▶ Objective
Filter the records below for the word "objects". Copy each line that holds it.

▶ Working data
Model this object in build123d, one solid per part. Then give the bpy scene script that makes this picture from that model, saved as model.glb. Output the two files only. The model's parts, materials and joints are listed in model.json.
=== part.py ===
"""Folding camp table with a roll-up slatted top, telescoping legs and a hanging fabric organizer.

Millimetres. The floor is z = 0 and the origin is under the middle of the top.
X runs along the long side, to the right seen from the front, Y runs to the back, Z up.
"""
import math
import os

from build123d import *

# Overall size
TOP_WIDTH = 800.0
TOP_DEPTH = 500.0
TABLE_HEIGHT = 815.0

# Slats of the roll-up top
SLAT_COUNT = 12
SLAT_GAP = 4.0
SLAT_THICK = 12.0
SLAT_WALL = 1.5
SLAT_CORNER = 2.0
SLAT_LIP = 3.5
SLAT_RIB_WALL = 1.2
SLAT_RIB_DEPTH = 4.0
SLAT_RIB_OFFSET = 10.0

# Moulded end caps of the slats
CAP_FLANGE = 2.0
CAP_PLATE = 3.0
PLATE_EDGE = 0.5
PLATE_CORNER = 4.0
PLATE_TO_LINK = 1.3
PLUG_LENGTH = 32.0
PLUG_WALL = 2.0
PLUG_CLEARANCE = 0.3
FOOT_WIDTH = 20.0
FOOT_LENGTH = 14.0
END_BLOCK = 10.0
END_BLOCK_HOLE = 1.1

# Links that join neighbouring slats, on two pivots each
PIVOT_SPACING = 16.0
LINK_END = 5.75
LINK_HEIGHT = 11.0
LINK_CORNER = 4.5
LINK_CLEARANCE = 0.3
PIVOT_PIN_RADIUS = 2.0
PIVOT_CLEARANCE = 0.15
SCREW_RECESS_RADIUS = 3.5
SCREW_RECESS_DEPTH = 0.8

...

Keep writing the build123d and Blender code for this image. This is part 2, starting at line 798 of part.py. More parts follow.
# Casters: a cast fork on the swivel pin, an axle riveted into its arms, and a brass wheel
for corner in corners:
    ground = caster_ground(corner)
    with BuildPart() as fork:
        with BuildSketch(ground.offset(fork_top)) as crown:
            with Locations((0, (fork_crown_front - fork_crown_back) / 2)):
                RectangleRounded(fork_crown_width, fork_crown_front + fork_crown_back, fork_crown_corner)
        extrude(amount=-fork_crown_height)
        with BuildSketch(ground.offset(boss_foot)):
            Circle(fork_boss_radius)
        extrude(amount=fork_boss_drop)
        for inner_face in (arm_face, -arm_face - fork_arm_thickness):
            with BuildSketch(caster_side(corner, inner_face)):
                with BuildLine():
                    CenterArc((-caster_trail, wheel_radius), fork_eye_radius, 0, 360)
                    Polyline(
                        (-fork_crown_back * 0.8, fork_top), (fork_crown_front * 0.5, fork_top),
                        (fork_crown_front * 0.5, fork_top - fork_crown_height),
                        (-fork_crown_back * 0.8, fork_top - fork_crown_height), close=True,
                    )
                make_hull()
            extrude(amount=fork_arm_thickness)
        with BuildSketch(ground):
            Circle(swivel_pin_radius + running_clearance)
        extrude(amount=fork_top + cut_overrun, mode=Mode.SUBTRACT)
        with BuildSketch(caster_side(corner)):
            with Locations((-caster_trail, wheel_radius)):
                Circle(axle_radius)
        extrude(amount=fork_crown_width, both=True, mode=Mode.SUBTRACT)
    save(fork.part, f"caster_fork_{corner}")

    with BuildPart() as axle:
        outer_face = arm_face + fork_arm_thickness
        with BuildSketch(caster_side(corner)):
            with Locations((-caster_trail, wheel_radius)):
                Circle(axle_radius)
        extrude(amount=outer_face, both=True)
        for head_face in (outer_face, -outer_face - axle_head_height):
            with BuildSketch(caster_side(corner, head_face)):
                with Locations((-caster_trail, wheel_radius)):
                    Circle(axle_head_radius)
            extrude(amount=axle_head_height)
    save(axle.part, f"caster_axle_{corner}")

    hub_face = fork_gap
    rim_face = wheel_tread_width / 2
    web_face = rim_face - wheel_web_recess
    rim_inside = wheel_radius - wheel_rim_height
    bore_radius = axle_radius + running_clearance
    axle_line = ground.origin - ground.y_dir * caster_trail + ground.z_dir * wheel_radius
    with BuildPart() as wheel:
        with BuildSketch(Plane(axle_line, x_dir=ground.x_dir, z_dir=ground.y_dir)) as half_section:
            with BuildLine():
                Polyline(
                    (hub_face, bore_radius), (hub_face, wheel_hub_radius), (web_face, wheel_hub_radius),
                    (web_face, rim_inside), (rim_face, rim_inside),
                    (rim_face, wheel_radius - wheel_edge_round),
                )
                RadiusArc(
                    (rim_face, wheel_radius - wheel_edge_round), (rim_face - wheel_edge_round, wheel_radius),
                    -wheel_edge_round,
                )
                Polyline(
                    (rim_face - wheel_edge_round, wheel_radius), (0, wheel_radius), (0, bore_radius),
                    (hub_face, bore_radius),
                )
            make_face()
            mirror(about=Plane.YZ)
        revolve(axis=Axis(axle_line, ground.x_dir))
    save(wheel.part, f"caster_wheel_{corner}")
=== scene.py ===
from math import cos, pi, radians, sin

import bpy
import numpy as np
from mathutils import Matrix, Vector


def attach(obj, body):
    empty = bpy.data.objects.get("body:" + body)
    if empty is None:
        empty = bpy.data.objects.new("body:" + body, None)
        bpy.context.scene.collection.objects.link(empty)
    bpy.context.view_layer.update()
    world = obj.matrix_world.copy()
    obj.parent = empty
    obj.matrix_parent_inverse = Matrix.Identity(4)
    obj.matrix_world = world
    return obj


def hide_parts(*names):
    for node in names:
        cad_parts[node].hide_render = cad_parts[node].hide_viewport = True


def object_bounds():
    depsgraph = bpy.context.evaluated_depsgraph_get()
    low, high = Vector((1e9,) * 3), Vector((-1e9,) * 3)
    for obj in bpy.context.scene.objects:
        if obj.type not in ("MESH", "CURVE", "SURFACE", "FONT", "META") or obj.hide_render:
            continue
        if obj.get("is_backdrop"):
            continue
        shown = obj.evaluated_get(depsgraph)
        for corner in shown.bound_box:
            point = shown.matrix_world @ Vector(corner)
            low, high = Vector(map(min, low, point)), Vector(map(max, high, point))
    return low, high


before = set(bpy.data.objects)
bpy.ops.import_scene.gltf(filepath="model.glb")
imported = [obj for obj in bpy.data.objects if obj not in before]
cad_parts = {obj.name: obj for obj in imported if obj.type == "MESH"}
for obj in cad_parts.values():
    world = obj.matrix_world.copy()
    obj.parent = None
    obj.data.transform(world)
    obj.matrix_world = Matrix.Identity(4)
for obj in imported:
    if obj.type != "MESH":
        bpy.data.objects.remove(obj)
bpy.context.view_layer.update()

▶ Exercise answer
    empty = bpy.data.objects.get("body:" + body)
        empty = bpy.data.objects.new("body:" + body, None)
        bpy.context.scene.collection.objects.link(empty)
    for obj in bpy.context.scene.objects:
before = set(bpy.data.objects)
imported = [obj for obj in bpy.data.objects if obj not in before]
        bpy.data.objects.remove(obj)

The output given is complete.